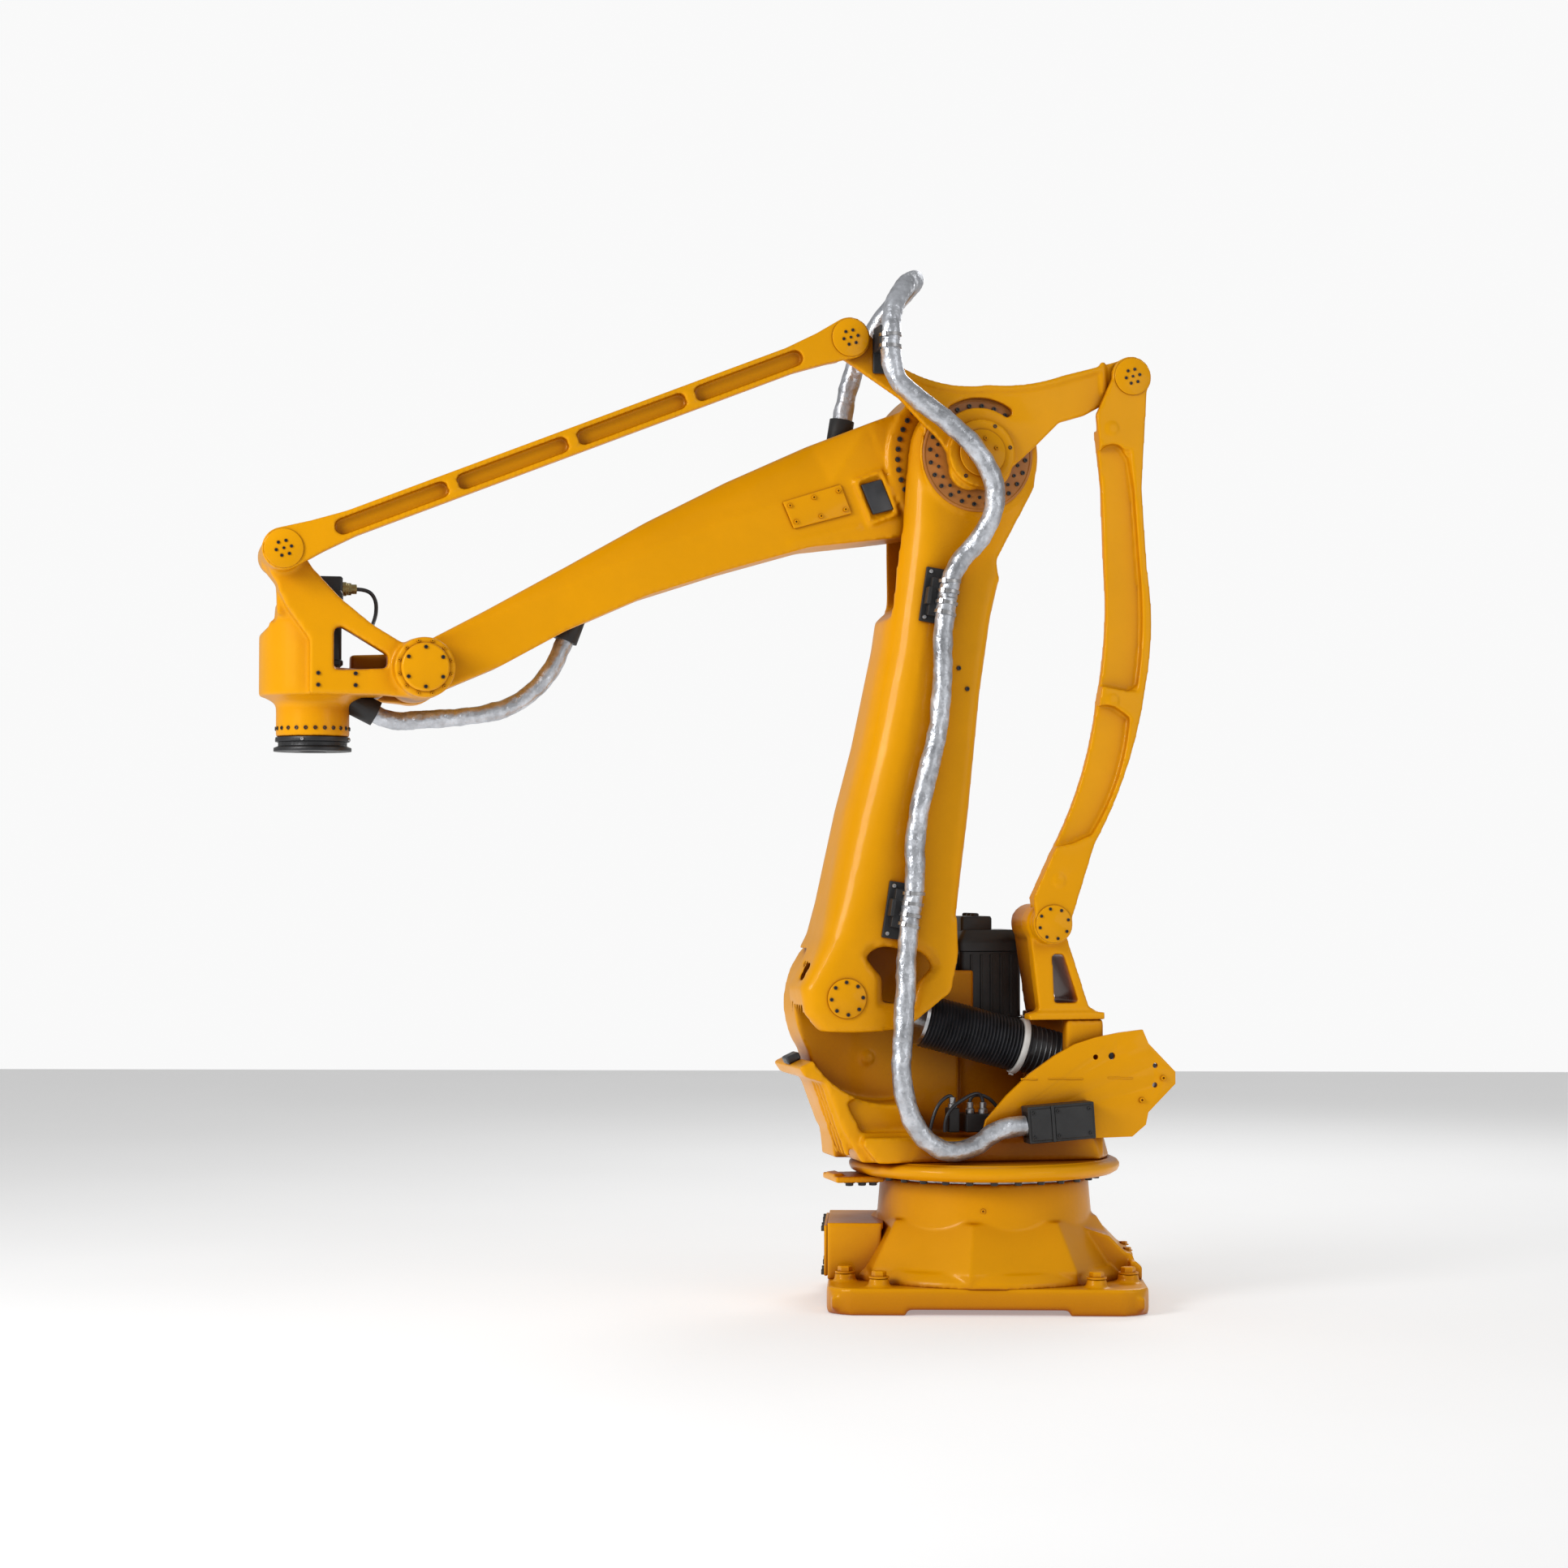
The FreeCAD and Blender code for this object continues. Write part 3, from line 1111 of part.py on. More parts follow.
def export_parts():
    """Write each sub-part to its own file."""
    os.makedirs("parts", exist_ok=True)
    for piece in sub_parts():
        piece.Label = piece.Name
        piece.Shape.exportStep(f"parts/{piece.Label}.step")
        print(f"{piece.Label}: {piece.TypeId}, {len(piece.Shape.Solids)} solid(s)")


def main():
    """Build every sub-part, check the document and write the files."""
    for build in BUILDERS:
        build()
    doc.recompute()
    check_document()
    export_parts()


main()
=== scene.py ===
"""Looks of a palletising robot arm: rounded castings, links, motors, screws, bellows and hoses.

Local shapes are drawn in millimetres in frames that sit on the arm's own pivots: X along the
part, Y across the arm towards its link side, Z up. Each finished mesh is in metres, in place.
"""
import json
import math

import bmesh
import bpy
from bpy.props import FloatProperty, FloatVectorProperty, IntProperty, PointerProperty
from mathutils import Matrix, Vector


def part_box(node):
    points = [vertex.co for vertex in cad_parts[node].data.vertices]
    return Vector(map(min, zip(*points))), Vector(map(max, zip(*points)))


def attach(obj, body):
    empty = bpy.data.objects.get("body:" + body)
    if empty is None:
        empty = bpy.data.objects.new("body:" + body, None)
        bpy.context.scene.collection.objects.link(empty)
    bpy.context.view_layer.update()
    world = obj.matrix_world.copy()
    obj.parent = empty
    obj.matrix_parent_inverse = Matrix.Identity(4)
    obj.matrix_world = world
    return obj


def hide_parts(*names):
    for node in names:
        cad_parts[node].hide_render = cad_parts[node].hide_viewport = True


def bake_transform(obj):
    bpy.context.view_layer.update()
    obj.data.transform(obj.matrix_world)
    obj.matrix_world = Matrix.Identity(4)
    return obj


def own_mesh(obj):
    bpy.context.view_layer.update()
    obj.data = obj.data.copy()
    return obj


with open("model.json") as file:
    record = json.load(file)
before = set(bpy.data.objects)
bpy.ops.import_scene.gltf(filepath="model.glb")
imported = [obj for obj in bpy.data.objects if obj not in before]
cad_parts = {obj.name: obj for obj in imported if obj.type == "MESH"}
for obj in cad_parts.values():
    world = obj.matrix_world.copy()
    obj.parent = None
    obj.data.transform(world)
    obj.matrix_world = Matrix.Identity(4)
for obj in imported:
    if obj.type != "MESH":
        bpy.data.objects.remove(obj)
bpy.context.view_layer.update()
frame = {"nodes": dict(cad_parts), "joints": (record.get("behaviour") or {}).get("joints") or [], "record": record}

bl_info = {
    "name": "Palletising Robot Looks",
    "version": (1, 0, 0),
    "blender": (4, 5, 0),
    "location": "3D View > Sidebar > Robot",
    "description": "Builds the finish and the fittings of a palletising robot on its fixed frame",
    "category": "Object",
}

MM = 0.001

# ---------------------------------------------------------------- frames

JOINTS = {joint["name"]: joint for joint in frame["joints"]}


def pivot(joint):
    """Where a joint's axis stands at rest."""
    return Vector(JOINTS[joint]["pos_m"])


ACROSS = Vector(JOINTS["arm_tilt"]["axis"]).normalized()
UP = Vector((0, 0, 1))
AHEAD = ACROSS.cross(UP)
SHOULDER = pivot("arm_tilt")
ELBOW = pivot("forearm_tilt")
WRIST = pivot("wrist_level")
CRANK_FRONT = pivot("front_link_turn")
TOWER = pivot("rear_link_turn")
CRANK_REAR = ELBOW + TOWER - SHOULDER
WRIST_TOP = WRIST + CRANK_FRONT - ELBOW


def frame_at(origin, along):
    """Millimetre frame at a point: X along a direction, Y across the arm."""
    x = along.normalized()
    z = x.cross(ACROSS)
    turn = Matrix((x, ACROSS, z)).transposed().to_4x4()
    return Matrix.Translation(origin) @ turn @ Matrix.Scale(MM, 4)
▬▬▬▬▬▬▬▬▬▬
**STATED EXERCISE:** Give an exact copy of all the data shown above.

**ANSWER TO THE PROBLEM:**
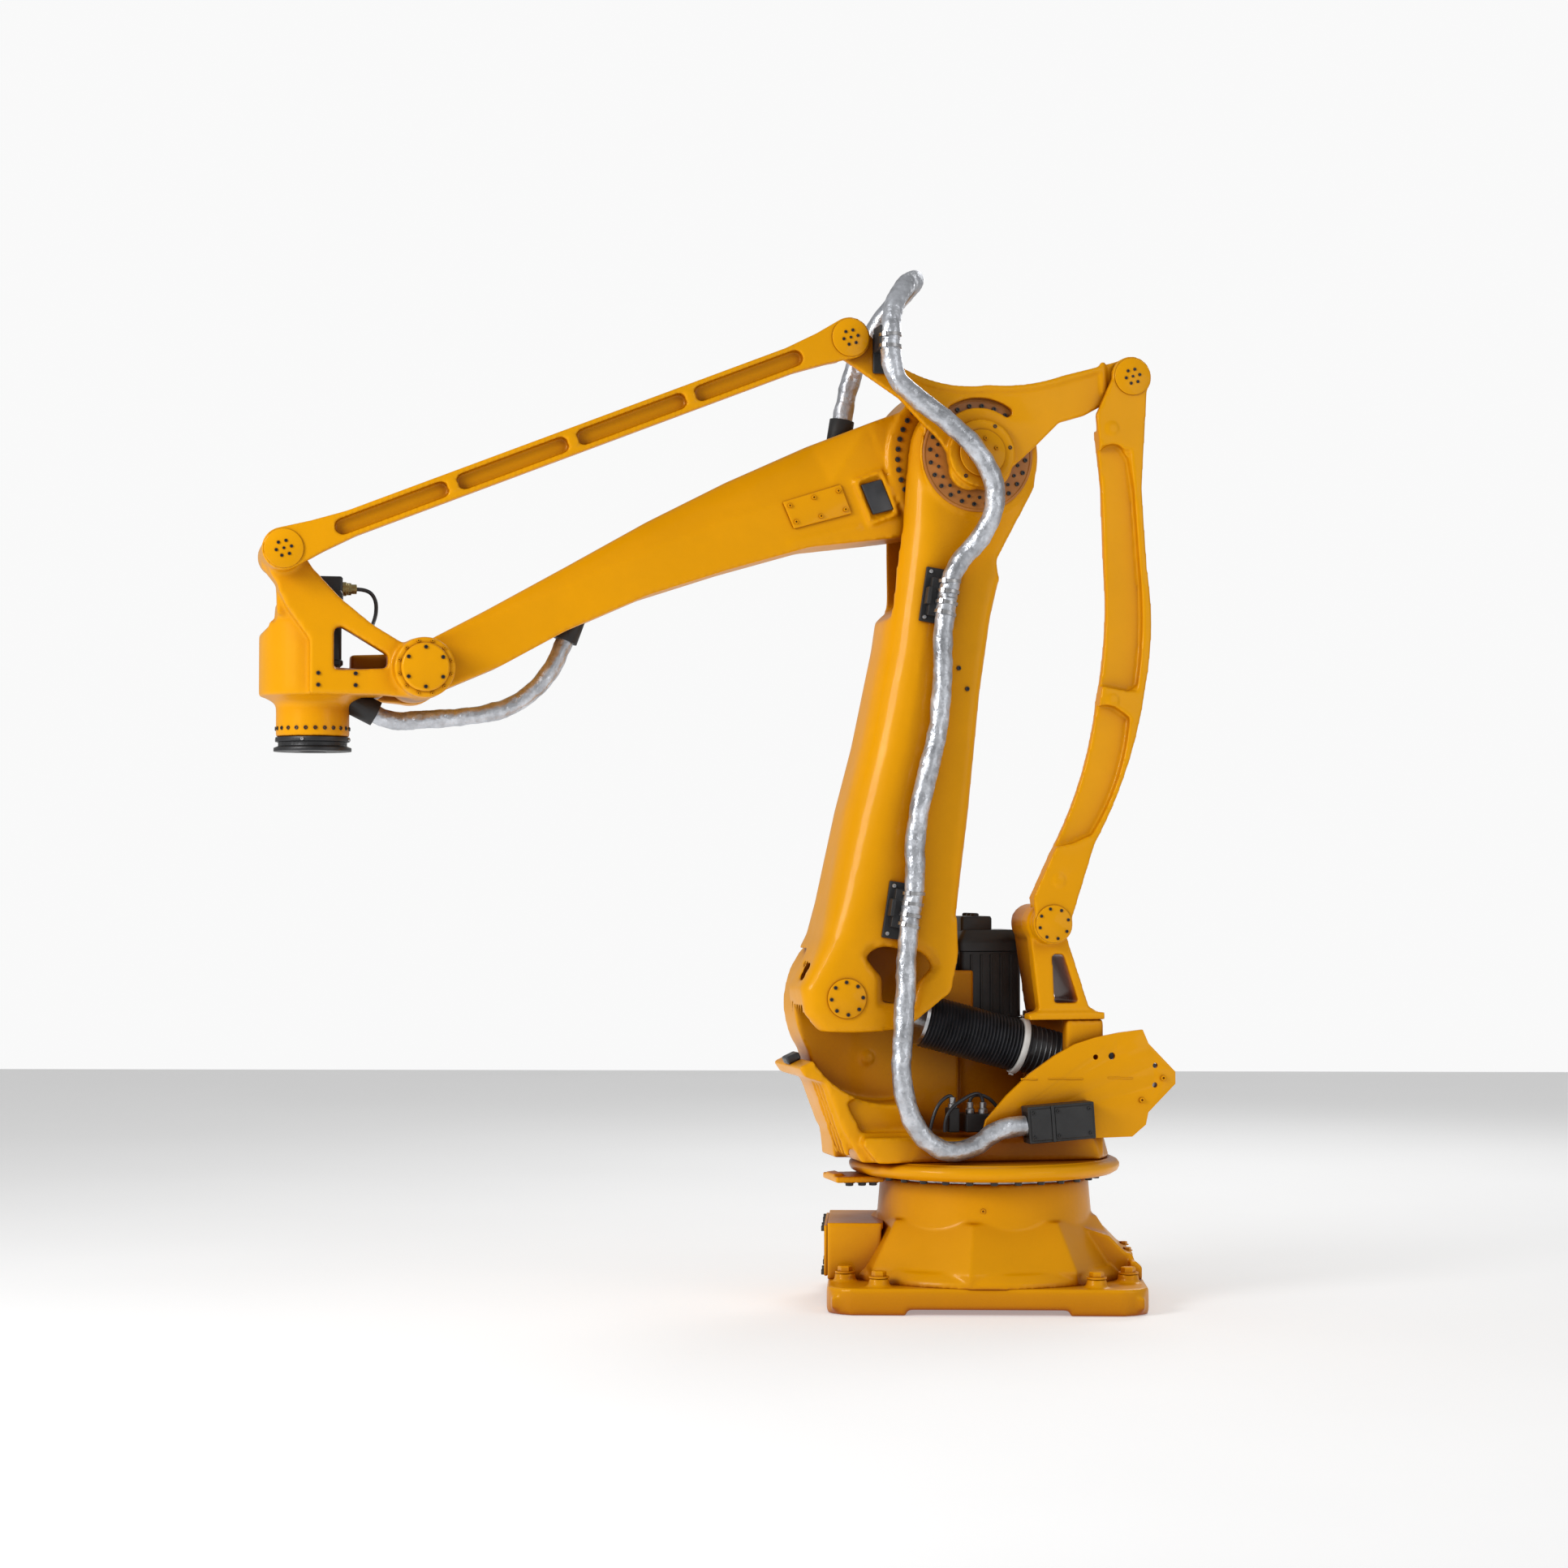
The FreeCAD and Blender code for this object continues. Write part 3, from line 1111 of part.py on. More parts follow.
def export_parts():
    """Write each sub-part to its own file."""
    os.makedirs("parts", exist_ok=True)
    for piece in sub_parts():
        piece.Label = piece.Name
        piece.Shape.exportStep(f"parts/{piece.Label}.step")
        print(f"{piece.Label}: {piece.TypeId}, {len(piece.Shape.Solids)} solid(s)")


def main():
    """Build every sub-part, check the document and write the files."""
    for build in BUILDERS:
        build()
    doc.recompute()
    check_document()
    export_parts()


main()
=== scene.py ===
"""Looks of a palletising robot arm: rounded castings, links, motors, screws, bellows and hoses.

Local shapes are drawn in millimetres in frames that sit on the arm's own pivots: X along the
part, Y across the arm towards its link side, Z up. Each finished mesh is in metres, in place.
"""
import json
import math

import bmesh
import bpy
from bpy.props import FloatProperty, FloatVectorProperty, IntProperty, PointerProperty
from mathutils import Matrix, Vector


def part_box(node):
    points = [vertex.co for vertex in cad_parts[node].data.vertices]
    return Vector(map(min, zip(*points))), Vector(map(max, zip(*points)))


def attach(obj, body):
    empty = bpy.data.objects.get("body:" + body)
    if empty is None:
        empty = bpy.data.objects.new("body:" + body, None)
        bpy.context.scene.collection.objects.link(empty)
    bpy.context.view_layer.update()
    world = obj.matrix_world.copy()
    obj.parent = empty
    obj.matrix_parent_inverse = Matrix.Identity(4)
    obj.matrix_world = world
    return obj


def hide_parts(*names):
    for node in names:
        cad_parts[node].hide_render = cad_parts[node].hide_viewport = True


def bake_transform(obj):
    bpy.context.view_layer.update()
    obj.data.transform(obj.matrix_world)
    obj.matrix_world = Matrix.Identity(4)
    return obj


def own_mesh(obj):
    bpy.context.view_layer.update()
    obj.data = obj.data.copy()
    return obj


with open("model.json") as file:
    record = json.load(file)
before = set(bpy.data.objects)
bpy.ops.import_scene.gltf(filepath="model.glb")
imported = [obj for obj in bpy.data.objects if obj not in before]
cad_parts = {obj.name: obj for obj in imported if obj.type == "MESH"}
for obj in cad_parts.values():
    world = obj.matrix_world.copy()
    obj.parent = None
    obj.data.transform(world)
    obj.matrix_world = Matrix.Identity(4)
for obj in imported:
    if obj.type != "MESH":
        bpy.data.objects.remove(obj)
bpy.context.view_layer.update()
frame = {"nodes": dict(cad_parts), "joints": (record.get("behaviour") or {}).get("joints") or [], "record": record}

bl_info = {
    "name": "Palletising Robot Looks",
    "version": (1, 0, 0),
    "blender": (4, 5, 0),
    "location": "3D View > Sidebar > Robot",
    "description": "Builds the finish and the fittings of a palletising robot on its fixed frame",
    "category": "Object",
}

MM = 0.001

# ---------------------------------------------------------------- frames

JOINTS = {joint["name"]: joint for joint in frame["joints"]}


def pivot(joint):
    """Where a joint's axis stands at rest."""
    return Vector(JOINTS[joint]["pos_m"])


ACROSS = Vector(JOINTS["arm_tilt"]["axis"]).normalized()
UP = Vector((0, 0, 1))
AHEAD = ACROSS.cross(UP)
SHOULDER = pivot("arm_tilt")
ELBOW = pivot("forearm_tilt")
WRIST = pivot("wrist_level")
CRANK_FRONT = pivot("front_link_turn")
TOWER = pivot("rear_link_turn")
CRANK_REAR = ELBOW + TOWER - SHOULDER
WRIST_TOP = WRIST + CRANK_FRONT - ELBOW


def frame_at(origin, along):
    """Millimetre frame at a point: X along a direction, Y across the arm."""
    x = along.normalized()
    z = x.cross(ACROSS)
    turn = Matrix((x, ACROSS, z)).transposed().to_4x4()
    return Matrix.Translation(origin) @ turn @ Matrix.Scale(MM, 4)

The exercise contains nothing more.